VIGELAND: Do you think that changes coming out of the economic collapse and the recession?
FRANK: I think everyone expected it to change because the wealthy took a huge hit in their wealth and it did change probably for about a year. But what we are starting to see now, just in the last few months, with the stock market rebound and capital markets coming back, is that the wealthy are spending on luxuries again. And I think we are going to see a "Back to the Future" here where wealth and being rich is really defined on the luxury consumer and who has the bigger house. It might shift a little bit away from the Hummer and back towards the Prius. But I do think the wealthy love to show their wealth; America is still an achievement oriented society and I think that it will still largely be wealth defined by consumption as opposed to just living modestly off your capital.
TED KLONTZ: I don't believe that they see themselves that way. I think that the words that they would use is that we are really lucky, we are really fortunate we don't have to worry about some of the other things. But I think words like rich and wealthy are really ways that people who look at people who seem to have a lot or have a lot of capability to get a lot, it's more of an external label that we hang on people.
FRANK: It's true it becomes a four-letter-word, in my book "Richistan," I profile about a dozen people or so with net worths of $10 million or more. I had a couple, they are worth about $200 million, they said to me "Wow, I love reading that book about those people. I couldn't believe those people in your book." And so the wealthy loved the book and it was mainly because, as Ted points out, they don't see themselves as wealthy.
There is another component to that, which is that Americans always look up when they are defining wealth, so they never feel like the top guy. Even someone like Larry Ellison sorts of looks at Bill Gates and wonder what's it like to be Bill Gates. When they do these Gallup polls and they poll people and say what it takes to be rich, most people take their current income or current wealth and double it, because that's the most amount they can sort of realistically imagine themselves having. There is a billionaire I talked to who said "I'm not rich, now let me tell you about this guy I know who is rich." We are always looking at those above us and comparing ourselves to the people that we would like to be, rather than looking down at the reality.
VIGELAND: But from either end, isn't there a level of absurdity to saying that if you have $1 million, $5 million, $200 million, a couple of billion, that you are not wealthy? It's delusional!

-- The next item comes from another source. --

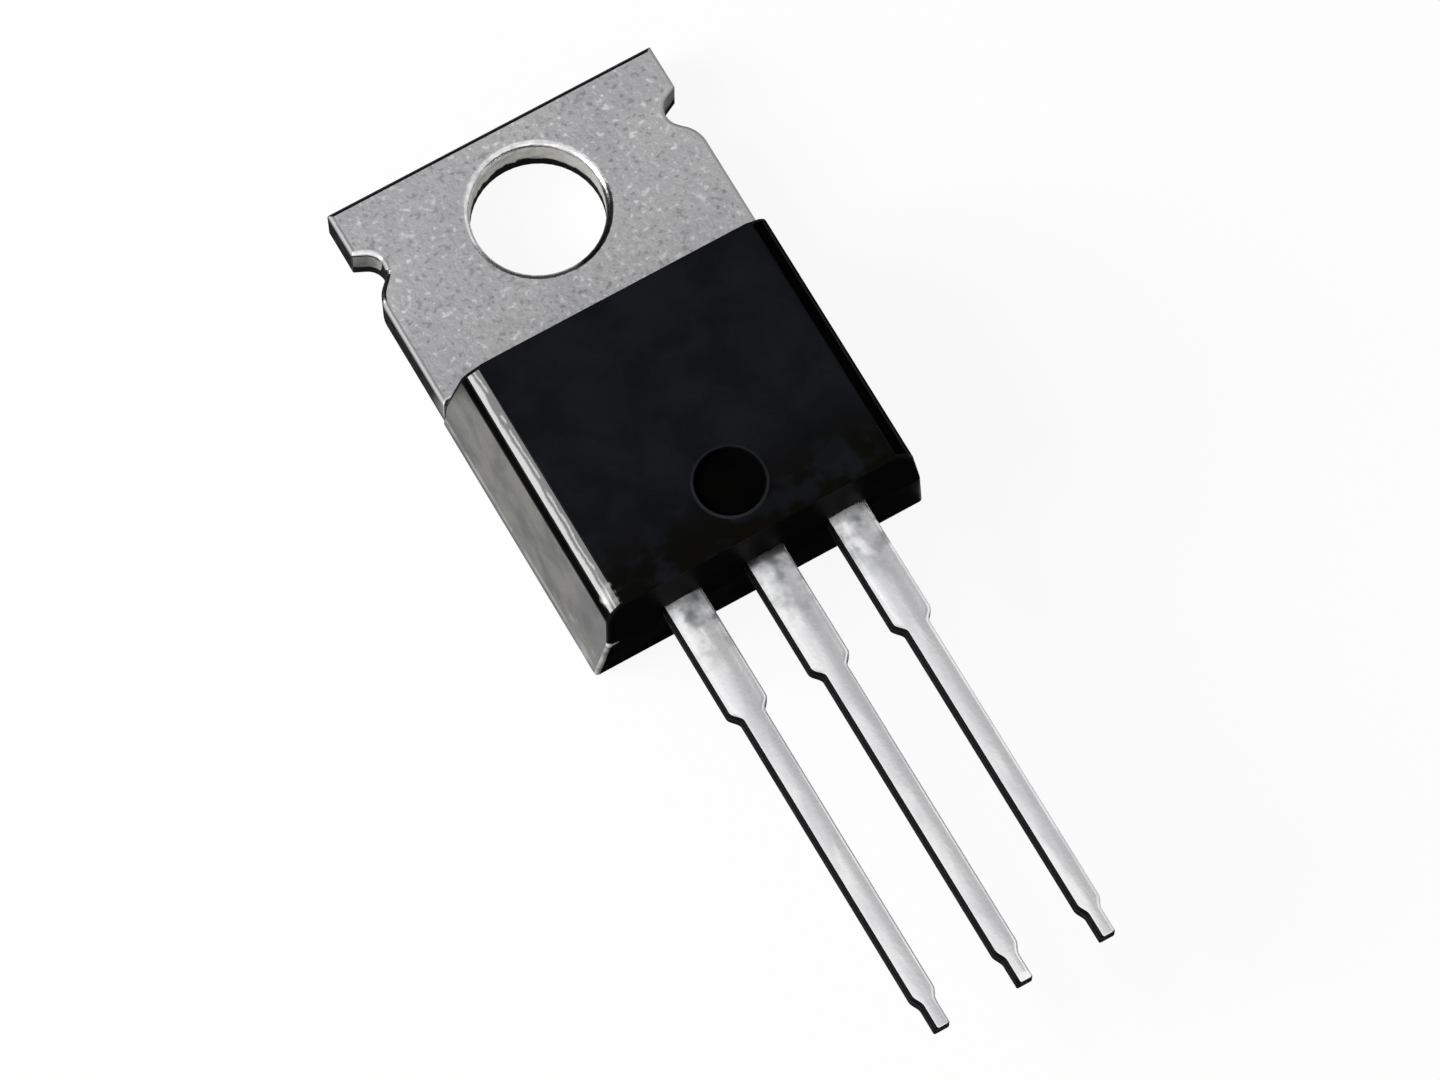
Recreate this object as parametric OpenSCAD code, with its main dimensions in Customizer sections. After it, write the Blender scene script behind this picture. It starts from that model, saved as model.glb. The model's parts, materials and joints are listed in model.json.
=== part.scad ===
// Power transistor in a TO-220AB package, lying on its mounting face.
// The origin is the centre of the screw hole on the mounting face, which is z = 0.
// +Z leaves the face that is marked, the leads run towards -Y and +X is to their right.
// Lengths are millimetres and angles are degrees.

/* [Heat sink tab] */
// Thickness of the heat sink plate
tab_thickness = 1.27; // [1.2:0.01:1.4]
// How far the tab above its notches stays inside the body's sides
tab_head_inset = 0.03; // [0:0.01:0.2]
// How far the tab below its notches stays inside the body's sides
tab_neck_inset = 0.07; // [0:0.01:0.2]
// Distance from the hole centre to the free end of the tab
tab_hole_to_end = 2.75; // [2.5:0.01:3]
// Distance from the hole centre to the foot of the body
tab_hole_to_body = 3.76; // [3.4:0.01:4]
// Diameter of the screw hole
hole_diameter = 3.8; // [3.4:0.01:4]
// Chamfer around the top of the screw hole
hole_chamfer = 0.08; // [0.04:0.01:0.15]

/* [Tab notches] */
// How far each side notch goes in
notch_depth = 0.64; // [0.3:0.01:0.9]
// Height of the middle of the notches above the hole centre
notch_height = 0.7; // [0.6:0.01:0.9]
// Radius of the root of the notches
notch_radius = 0.55; // [0.4:0.01:0.6]
// Slope of the notches' upper edge
notch_upper_slope = 26; // [15:1:40]
// Slope of the notches' lower edge
notch_lower_slope = 45; // [30:1:50]

/* [Heat sink inside the body] */
// Width of the pad that shows in the back face
pad_back_width = 7.9; // [7:0.05:8.4]
// Width of the pad above its locking ledge
pad_top_width = 8.5; // [8.45:0.05:9]
// Height of the locking ledge above the back face
ledge_height = 0.55; // [0.3:0.05:0.9]
// Length of metal that shows in the back, from the tab's free end
pad_back_length = 12.6; // [12.2:0.05:12.9]

/* [Moulded body] */
// Width of the body at the back face
body_width = 10.32; // [10.1:0.01:10.6]
// Height of the body's top above the back face
body_height = 4.4; // [4.3:0.01:4.6]
// Length from the foot at the tab to the parting line at the leads
body_length = 8.82; // [8.6:0.01:9.2]
// Draft of the two side walls
side_draft = 6; // [3:0.1:7]
// Draft of the wall at the tab
tab_end_draft = 10.5; // [5:0.1:12]
// Draft of the lead end below the parting line
front_draft_lower = 5.7; // [3:0.1:8]
// Draft of the lead end above the parting line
front_draft_upper = 10; // [5:0.1:12]
// Width of the steep lower facet of the long top edges
bevel_steep_width = 0.14; // [0.08:0.01:0.2]
// Height of the steep lower facet of the long top edges
bevel_steep_height = 0.26; // [0.2:0.01:0.35]
// Width of the flatter upper facet of the long top edges
bevel_flat_width = 0.38; // [0.3:0.01:0.5]
// Height of the flatter upper facet of the long top edges
bevel_flat_height = 0.29; // [0.2:0.01:0.35]

/* [Ejector mark] */
// Diameter of the round sunken mark in the top face
mark_diameter = 1.9; // [1.5:0.05:2.2]
// Depth of the sunken mark
mark_depth = 0.06; // [0.03:0.01:0.12]
// Width of the raised lip around the mark
mark_lip_width = 0.12; // [0.08:0.01:0.2]
// Height of the raised lip around the mark
mark_lip_height = 0.03; // [0.02:0.01:0.05]
// Distance from the mark's centre to the parting line
mark_to_front = 1.94; // [1.6:0.01:3]

/* [Leads] */
// Distance between lead centres
lead_pitch = 2.54; // [2.5:0.01:2.6]
// Thickness of the lead frame
lead_thickness = 0.5; // [0.45:0.01:0.6]
// Height of the leads' underside above the back face
lead_height = 2.7; // [2.4:0.01:2.8]
// Length of the leads outside the body
lead_length = 13.74; // [12.7:0.01:14.2]
// Width of the leads next to the body
lead_root_width = 1.25; // [1.15:0.01:1.4]
// Width of the leads over most of their length
lead_width = 0.76; // [0.7:0.01:0.9]
// Width of the pinched tips
lead_tip_width = 0.48; // [0.4:0.01:0.6]
// Length of the wide stretch from the body to the shoulder
lead_root_length = 3.36; // [3:0.01:3.8]
// Length of each curved shoulder
shoulder_length = 0.42; // [0.35:0.01:0.6]
// Length of the pinched tip
lead_tip_length = 0.7; // [0.5:0.01:1]

/* [Inside the body] */
// Distance from the parting line to the top of the collector lead's step
riser_inset = 1.2; // [0.8:0.05:1.4]
// Length of the foot of the collector lead's step
riser_foot = 0.3; // [0.2:0.05:0.5]
// Distance that the outer leads reach into the body
post_reach = 2.2; // [1.9:0.05:2.4]
// Width of the bonding posts on the outer leads
post_width = 2.7; // [2.3:0.05:2.8]
// Length of the bonding posts
post_length = 1.2; // [1:0.05:1.3]
// Distance between the posts' outer sides and the body's widest line
post_margin = 1.15; // [1.05:0.05:1.4]
// Side of the square silicon die
die_side = 3.2; // [2.6:0.1:3.6]
// Thickness of the silicon die
die_thickness = 0.25; // [0.2:0.01:0.4]
// Thickness of the solder under the die
solder_thickness = 0.06; // [0.04:0.01:0.1]
// How far the solder shows around the die
solder_margin = 0.12; // [0.05:0.01:0.2]
// Distance from the body's foot to the die centre
die_from_foot = 3.7; // [3.4:0.05:4]
// Distance of the base wire's bond to the left of the die's centre
base_bond_left = 0.9; // [0.5:0.05:1.1]
// Distance of the base wire's bond to the front of the die's centre
base_bond_front = 0.8; // [0.4:0.05:1]
// Distance of the emitter wire's bond to the right of the die's centre
emitter_bond_right = 0.7; // [0.4:0.05:0.9]
// Distance of the emitter wire's bond to the front of the die's centre
emitter_bond_front = 0.3; // [0.2:0.05:0.6]
// Diameter of the base wire
base_wire_diameter = 0.2; // [0.15:0.01:0.25]
// Diameter of the emitter wire
emitter_wire_diameter = 0.3; // [0.25:0.01:0.32]
// Angle through which each wire's loop turns
loop_angle = 126; // [110:1:135]

/* [Hidden] */
$fn = 96;
arc_steps = 6;
overcut = 1;

tab_head_width = body_width - 2 * tab_head_inset;
tab_neck_width = body_width - 2 * tab_neck_inset;
parting_y = -tab_hole_to_body - body_length;
front_back_y = parting_y + lead_height * tan(front_draft_lower);
front_top_y = parting_y + (body_height - lead_height) * tan(front_draft_upper);
tab_end_top_y = -tab_hole_to_body - (body_height - tab_thickness) * tan(tab_end_draft);
bevel_height = bevel_steep_height + bevel_flat_height;
wall_top_x = body_width / 2 - (body_height - bevel_height) * tan(side_draft);
mark_y = parting_y + mark_to_front;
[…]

FRANK: Some of it is PR because you want to seem humble no matter how much you have because that is the American way. But the larger point there, which I think is an honest one for most of these wealthy people, is if you can convince yourself and you are convinced that you are not rich, you are not wealthy, you are absolving yourself of the responsibilities that come with wealth. John Rockefeller, Jr. talked a lot about, with great privilege comes great responsibility, and he really built the Rockefeller philanthropy engine that drives so much good work today. And I think that if you are a self-made rich guy and you say, "Well I'm not wealthy, the guy down the street is," then philanthropy, giving to the community, treating your workers well, all the responsibilities that comes with wealth sort of falls of your shoulder. And you can just say, "Well when I get there, that's when I will be responsible." And it's a serious issue that a lot of today's wealthy don't perceive themselves as wealthy.